Outlook help
March 2, 2005 1:58 PM   Subscribe

We use Outlook 2002 at work. The gentleman next to me refuses to learn Ctrl V to paste and would rather hit Alt+E, P. Recently, this stopped working for him. When he hits Alt+E it highlights Edit, but does not drop down the list. When I try it in my Outlook, it works fine. He says it stopped working a few weeks ago. I cannot figure out for the life of me what is wrong. Anyone?

Thank you for your assistance.
posted by mic stand to Technology (11 answers total)
 
Is his alt key physically sticking?
posted by orthogonality at 2:07 PM on March 2, 2005


check accesability options? i can't think what it might be, but perhaps something is turned on there that is making a difference?
posted by andrew cooke at 2:14 PM on March 2, 2005


check keyboard properties too, i guess (both these in control panel on win2k)
posted by andrew cooke at 2:16 PM on March 2, 2005


Best answer: The alt key sticking shouldn't cause that behavior. Accessibility options might. Or it could just be that Outlook got screwed up somehow. Does the same thing happen in Word? Notepad? If so, look for a system-wide issue; if not, it's Outlook.

A possible workaround: How does he feel about hitting the context-menu key (that one next to the right Windows key with a little menu and arrow on it on most keyboards), then the P key? That should have the exact same effect (he could also of course right-click and select Paste).

How hard is it to learn Ctrl-V, for heaven's sake, anyway? If he can learn Alt-E-P, then surely he can learn Ctrl-V.
posted by cerebus19 at 2:25 PM on March 2, 2005


I don't know, cerebus, it was only until I got a Mac, 9 months ago, that I started to get into the habit.. having always been a ctrl+insert/shift+insert guy from the old DOS days :-)
posted by wackybrit at 2:49 PM on March 2, 2005


Could it be that some other program recently installed uses that key combination?

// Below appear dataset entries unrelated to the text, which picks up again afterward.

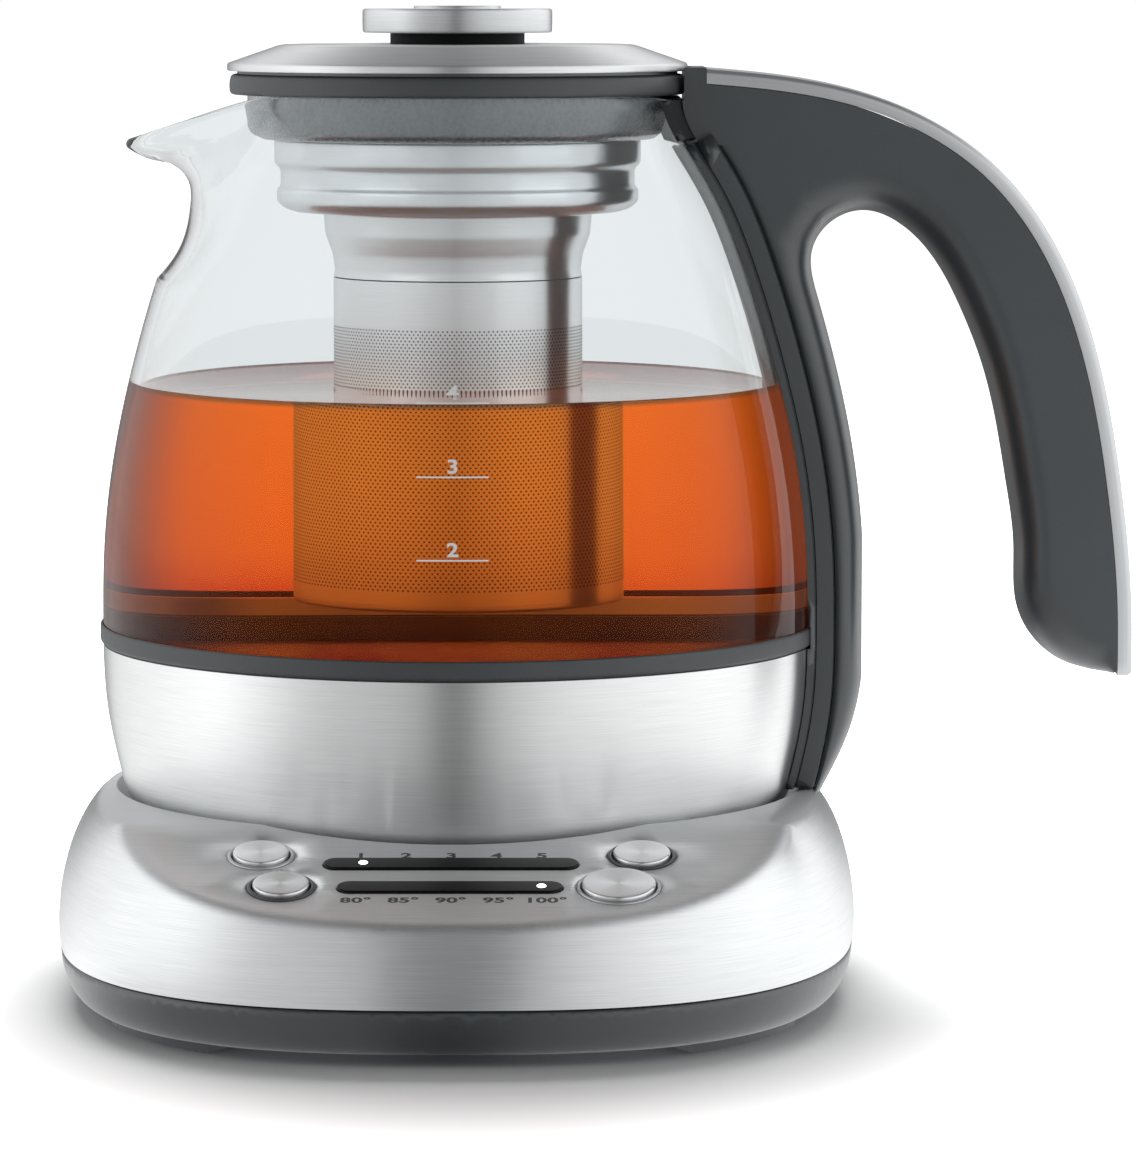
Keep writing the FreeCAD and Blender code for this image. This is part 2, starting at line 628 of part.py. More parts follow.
def seat_plate():
    """The plastic centre of the recess floor with the round power boss."""
    low = SEAT_Z - PLATE_THICKNESS
    ledge = SEAT_Z - COVER_SHEET - SEAT_GAP
    face = SEAT_Z - 0.3
    top = SEAT_Z + BOSS_HEIGHT
    edge = PLATE_RADIUS - JOINT_GAP
    bore = PIN_RADIUS + SLIDE_GAP + SLEEVE_WALL + JOINT_GAP
    plate = turned_polygon(
        (bore, low), (PLATE_RADIUS + PLATE_LEDGE, low), (PLATE_RADIUS + PLATE_LEDGE, ledge),
        (edge, ledge), (edge, face), (BOSS_RADIUS + BOSS_CHAMFER, face), (BOSS_RADIUS, face + BOSS_CHAMFER),
        (BOSS_RADIUS, top - BOSS_CHAMFER), (BOSS_RADIUS - BOSS_CHAMFER, top), (bore, top),
    )
    half = CONTACT_WIDTH / 2 + JOINT_GAP
    return plate.cut(ring(CONTACT_RING_RADIUS + half, CONTACT_RING_RADIUS - half, top - 1.6, top + 1))


def socket_contacts():
    """Brass: a sleeve for the kettle's pin and a flat ring round it."""
    top = SEAT_Z + BOSS_HEIGHT
    bore = PIN_RADIUS + SLIDE_GAP
    sleeve = ring(bore + SLEEVE_WALL, bore, SEAT_Z - PLATE_THICKNESS - 1, top - 0.3)
    half = CONTACT_WIDTH / 2
    flat = ring(CONTACT_RING_RADIUS + half, CONTACT_RING_RADIUS - half, top - 1.6, top - 0.5)
    return Part.makeCompound([sleeve, flat])


def window(length):
    bar = window_block(length, WINDOW_WIDTH, -WINDOW_DEPTH, WINDOW_PROUD)
    return soften(bar, WINDOW_ROUNDING, at_height(WINDOW_PROUD))


def light_guides():
    """Ten short rods between the board and the two windows."""
    rods = []
    for pitch, up in ((UPPER_LAMP_PITCH, UPPER_WINDOW_ROW), (LOWER_LAMP_PITCH, LOWER_WINDOW_ROW)):
        for i in range(LAMP_COUNT):
            x = (i - (LAMP_COUNT - 1) / 2) * pitch
            rods.append(on_panel(disc(LAMP_RADIUS, -BOARD_DEPTH, -WINDOW_DEPTH), x, up))
    return Part.makeCompound(rods)


def bezel(radius, bore):
    """A flanged ring let into the panel round one button."""
    neck = radius - BEZEL_FLANGE
    return turned_polygon(
        (bore, -BEZEL_DEPTH), (neck, -BEZEL_DEPTH), (neck, -BEZEL_FLANGE), (radius, -BEZEL_FLANGE),
        (radius, BEZEL_PROUD - 0.2), (radius - 0.25, BEZEL_PROUD), (bore + 0.15, BEZEL_PROUD),
        (bore, BEZEL_PROUD - 0.15),
    )


def button(radius):
    """A round cap with a slightly dished top on a thin stem."""
    top = BUTTON_PROUD
    cap = turned(outline(
        section((0, -BUTTON_SKIRT), (radius, -BUTTON_SKIRT)),
        section((radius, -BUTTON_SKIRT), (radius, top - 0.5)),
        section((radius, top - 0.5), (radius - 0.15, top - 0.15), (radius - 0.5, top)),
        section((radius - 0.5, top), (radius * 0.5, top - 0.22), (0, top - 0.3)),
    ))
    stem_end = -BOARD_DEPTH + SWITCH_HEIGHT + PLUNGER_HEIGHT + BUTTON_TRAVEL + JOINT_GAP
    return cap.fuse(disc(STEM_RADIUS, stem_end, 0.5 - BUTTON_SKIRT)).removeSplitter()


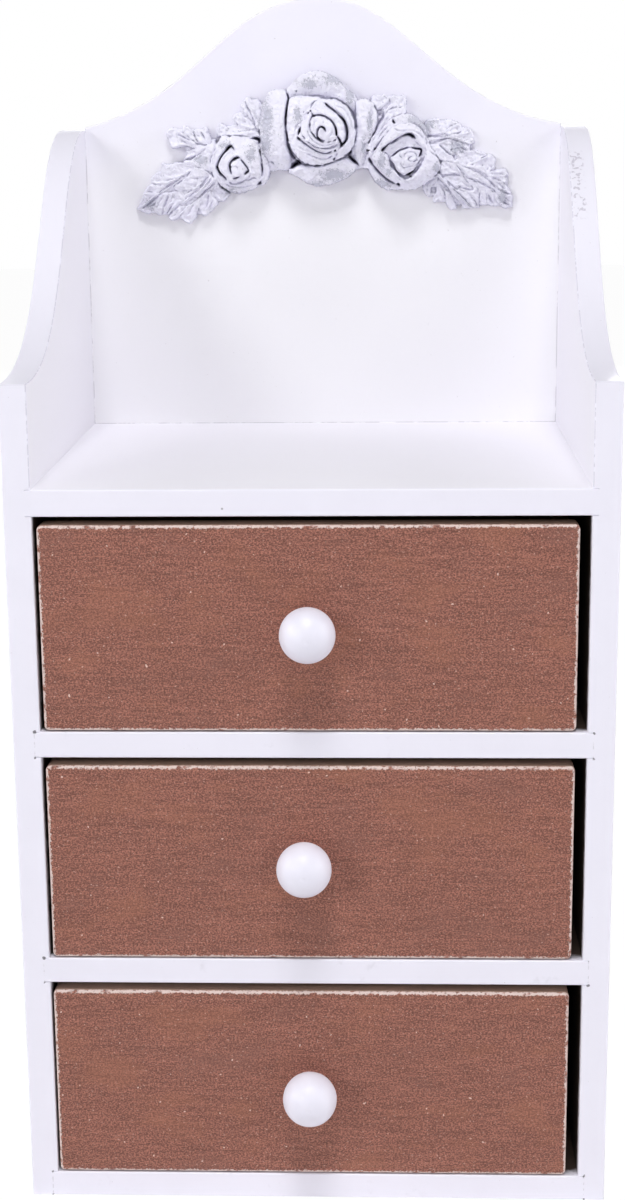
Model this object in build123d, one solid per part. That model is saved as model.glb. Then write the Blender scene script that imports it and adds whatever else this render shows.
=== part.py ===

Assuming the normal mapping of keystrokes to commands has been messed up, try to reassign the key combination to the paste function. This works in Outlook 2002 on a Windows XP machine:
1. Open an Outlook message. (I tried from the calendar view but the necessary button for step 3 below wasn't displayed. Maybe you have to be edited something.)
2. Select Customize from the Tools menu.
3. Click Keyboard.
4. Select Edit from the Categories list, then EditPaste from the Commands list.
5. In the "Press new shortcut key" field, show the key sequence you want to assign to that command by pressing Alt+E, then Alt+P.
6. Click Assign, then Close, Close.
posted by pracowity at 3:42 PM on March 2, 2005


Best answer: Check for another recently added menu item that also has E as the ALT key...
posted by krisjohn at 4:04 PM on March 2, 2005


Right click on the toolbar, then under "customize -- options," make sure "show full menus" is checked.
posted by words1 at 6:12 PM on March 2, 2005


I saw this once on a machine, and it turned out that a piece of spyware was hooking menus and not forwarding them properly. See what software he's installed in the past two weeks.
posted by brool at 11:57 PM on March 2, 2005


Response by poster: Thanks all. It looks like he accidently added an additional Send button on this Menu Toolbar. Since he already had a Send button on his Standard toolbar, it reassigned the the keystroke to being Alt+E. I removed added send button and all is now well.
posted by mic stand at 7:04 AM on March 3, 2005


Response by poster: move second 'the' to between 'removed' and 'added'. Glad this ain't on the blue, yo.